**RECORDS TO PROCESS:**
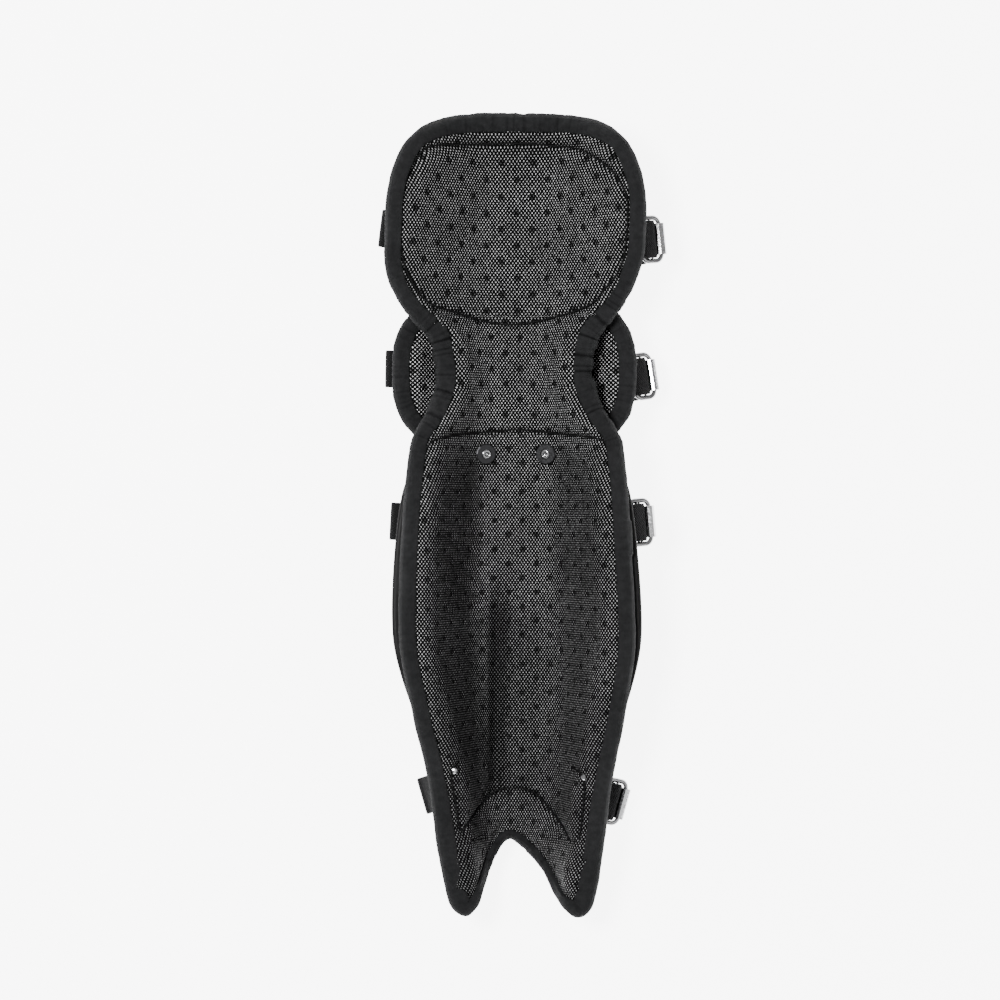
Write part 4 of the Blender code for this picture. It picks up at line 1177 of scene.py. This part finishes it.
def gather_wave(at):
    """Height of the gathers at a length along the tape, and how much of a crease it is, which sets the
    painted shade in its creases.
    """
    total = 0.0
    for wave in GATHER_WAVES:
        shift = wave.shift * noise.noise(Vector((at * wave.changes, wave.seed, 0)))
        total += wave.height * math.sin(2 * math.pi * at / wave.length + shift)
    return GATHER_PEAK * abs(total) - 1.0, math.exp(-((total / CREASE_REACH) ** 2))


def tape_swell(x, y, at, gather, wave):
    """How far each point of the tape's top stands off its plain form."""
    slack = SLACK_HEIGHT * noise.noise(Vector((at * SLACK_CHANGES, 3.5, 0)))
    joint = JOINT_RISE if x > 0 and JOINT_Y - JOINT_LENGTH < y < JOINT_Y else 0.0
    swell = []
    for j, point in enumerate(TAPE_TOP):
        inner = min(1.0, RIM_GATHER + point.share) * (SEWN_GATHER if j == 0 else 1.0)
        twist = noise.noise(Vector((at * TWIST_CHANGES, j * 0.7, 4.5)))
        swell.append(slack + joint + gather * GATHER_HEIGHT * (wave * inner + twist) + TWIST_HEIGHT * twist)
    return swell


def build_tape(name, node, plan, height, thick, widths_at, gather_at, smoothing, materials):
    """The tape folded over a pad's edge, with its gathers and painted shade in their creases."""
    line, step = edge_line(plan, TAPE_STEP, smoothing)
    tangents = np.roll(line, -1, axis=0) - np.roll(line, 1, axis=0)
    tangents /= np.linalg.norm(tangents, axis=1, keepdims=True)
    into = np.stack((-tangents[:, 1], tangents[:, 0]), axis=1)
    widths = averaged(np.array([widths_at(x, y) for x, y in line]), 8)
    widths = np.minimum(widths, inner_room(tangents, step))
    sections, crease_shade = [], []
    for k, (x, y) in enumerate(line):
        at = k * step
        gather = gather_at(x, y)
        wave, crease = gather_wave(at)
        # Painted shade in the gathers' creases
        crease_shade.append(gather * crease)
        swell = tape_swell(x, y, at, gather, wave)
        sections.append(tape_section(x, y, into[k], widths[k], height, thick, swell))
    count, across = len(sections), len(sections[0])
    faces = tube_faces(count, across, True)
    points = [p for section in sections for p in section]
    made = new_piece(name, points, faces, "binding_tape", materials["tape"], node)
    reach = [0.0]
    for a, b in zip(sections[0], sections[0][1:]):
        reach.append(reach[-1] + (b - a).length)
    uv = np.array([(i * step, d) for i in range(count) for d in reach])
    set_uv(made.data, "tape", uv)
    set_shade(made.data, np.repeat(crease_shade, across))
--
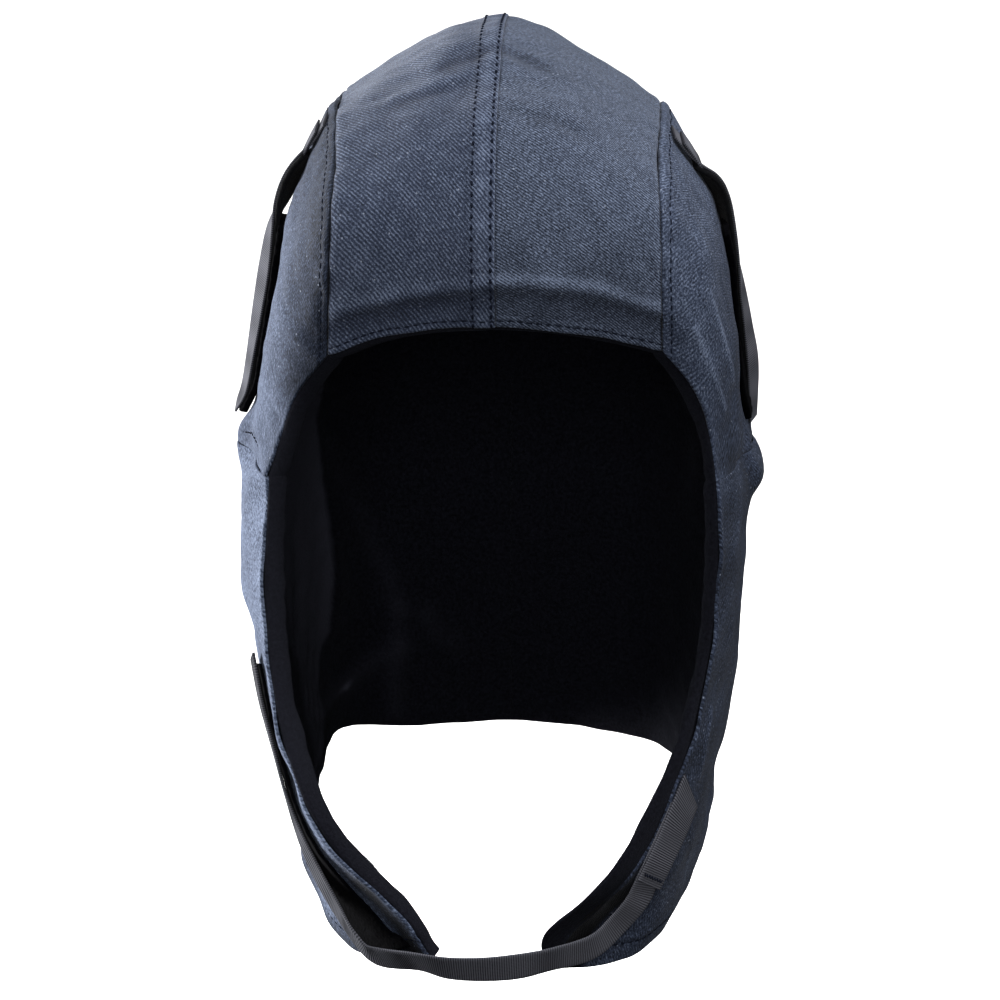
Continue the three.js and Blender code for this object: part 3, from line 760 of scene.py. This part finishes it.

**INSTRUCTIONS TO FOLLOW:** Retype the portion of the data above that starts on the line with "Write part 4" and finishes on the line with "return GATHER_PEAK *", including both of those lines.

**FINISHED TASK:**
Write part 4 of the Blender code for this picture. It picks up at line 1177 of scene.py. This part finishes it.
def gather_wave(at):
    """Height of the gathers at a length along the tape, and how much of a crease it is, which sets the
    painted shade in its creases.
    """
    total = 0.0
    for wave in GATHER_WAVES:
        shift = wave.shift * noise.noise(Vector((at * wave.changes, wave.seed, 0)))
        total += wave.height * math.sin(2 * math.pi * at / wave.length + shift)
    return GATHER_PEAK * abs(total) - 1.0, math.exp(-((total / CREASE_REACH) ** 2))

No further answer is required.